PPRuNe Forums - View Single Post - Air Cadets grounded?
View Single Post
Old 5th Dec 2018, 10:08
  #4634 (permalink)  
Fitter2
 
Join Date: Jul 2007
Location: 51.50N 1W (ish)
Posts: 1,141
Received 30 Likes on 13 Posts
I hope I'm not infringing Pilot Mag.s copyright:

The Great Grob Reprieve?

A welcome announcement on the day this issue of Pilot went to press: the Air Cadet Grob motorglider fleet. grounded since 2014 and scheduled to be scrapped. appears at the eleventh hour to have won a reprieve. The Air Cadets will not get them back, but a number of the aircraft at least are set to fly again - and be used to give young people in the UK and abroad air experience flights - in a joint enterprise by the Spitfire Heritage Trust and the Light Aviation Association.

This is a rather happier end, at least as far as the aircraft are concerned, to the sorry saga of Cadet flying being curtailed after The entire Air Cadet fleet of seventy Grob Viking gliders and sixty Vigilant motorgliders was 'paused' by the military duty holder, No.2 Flight Training School.

In fact the officer in command. Group Captain John Middleton didn't have much choice in 2014 but to ground the fleet after an RAF engineering audit of civilian company Serco, which had been contracted to maintain the aircraft, revealed fundamental airworthiness issues. These problems arose not because the Vikings and Vigilants were actually unfit to fly, but were related to the paperwork - poor administration and recording of maintenance tasks and repairs.

In an attempt to put right all this nonsense, a 'recovery programme' was established involving two outsourcing specialists, Serco (again) and Babcock. Both in turn subcontracted their work to what you might call proper aircraft maintenance companies (one wonders how much of the contract value was nevertheless trousered by the two service providers).

Serco subcontracted work to Marshall. They have not recovered any airframes and given up on that task. Babcock subcontracted the recovery of the gliders to Southern Sailplanes Ltd. Southern Sailplanes has so far delivered most of the total of 46 gliders expected to come back into service.

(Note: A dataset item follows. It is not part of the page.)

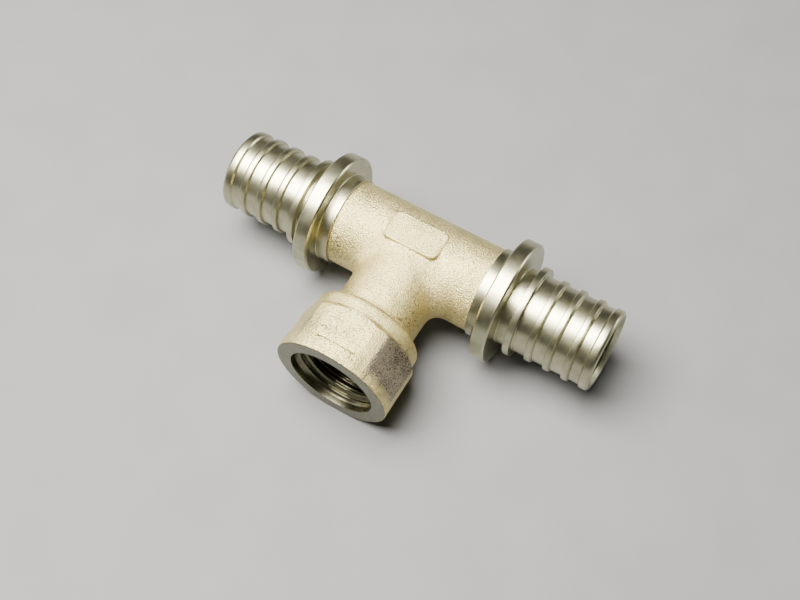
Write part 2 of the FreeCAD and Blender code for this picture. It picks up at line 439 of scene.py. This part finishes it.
def lathe(name: str, outline: Sequence[Pair], axis: Axis) -> bpy.types.Mesh:
    """Turns a closed outline once around an axis.

    Args:
        name: The mesh's name.
        outline: Places along the axis and radii.
        axis: The axis.

    Returns:
        A closed mesh with its faces turned outwards.
    """
    form = bmesh.new()
    rings = []
    for step in range(SEGMENTS):
        angle = FULL_TURN * step / SEGMENTS
        level, up = math.cos(angle), math.sin(angle)
        points = (axis.point(along, radius * level, radius * up) for along, radius in outline)
        rings.append([form.verts.new(Vector(point) * MM) for point in points])
    for step in range(SEGMENTS):
        here, following = rings[step], rings[(step + 1) % SEGMENTS]
        for index in range(len(outline)):
            onward = (index + 1) % len(outline)
            form.faces.new((here[index], here[onward], following[onward], following[index]))
    bmesh.ops.recalc_face_normals(form, faces=form.faces)
    mesh = bpy.data.meshes.new(name)
    form.to_mesh(mesh)
    form.free()
    return mesh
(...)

So something of a result there? Sadly not: Serco currently manages to keep available for flying around a dozen of those forty or so gliders. The BGA advises that its gliding clubs regularly achieve close to 100% glider fleet availability.

You have to ask why it is that the MoD and its contractors have failed to get the motorgliders, currently in storage at Little Rissington, back into the air. Although they are said to be facing some (surely arbitrary) airframe life limitation, the aircraft are reported to be in good condition. Would it have been such a problem for Grob to certify and re-life them as civilian aircraft? The differences between Vigilants and the certified 109 are minimal. It seems that the main issue was that the Grob/ Limbach engine is no longer supported, so the Vigilants would have needed to be re-engined, perhaps with Rotax nine-series engines. However, it is hard to see how this would have been much of a problem.

Well we know there is now an avenue open - provided that the LAA can negotiate successfully with the CAA to recognise the Vigilant as a non-EASA aircraft - but the fact remains that Air Cadets have lost their motorglider fleet and get their 'wings' today after merely flying a glider simulator and being taken on an air experience flight. And the MoD has blown £8m on a recovery plan that has put just a dozen Air Cadet gliders back into regular service and failed to return a single motorglider to the air.

Despite the aircraft being saved from the scrapman's axe. It is hard to see this entire affair as anything less than an absolute scandal. While Babcock seems to have done the right thing, the MoD, the RAF and Serco should not be allowed to get away with it!

Philip Whiteman, Editor

Last edited by Fitter2; 5th Dec 2018 at 10:43.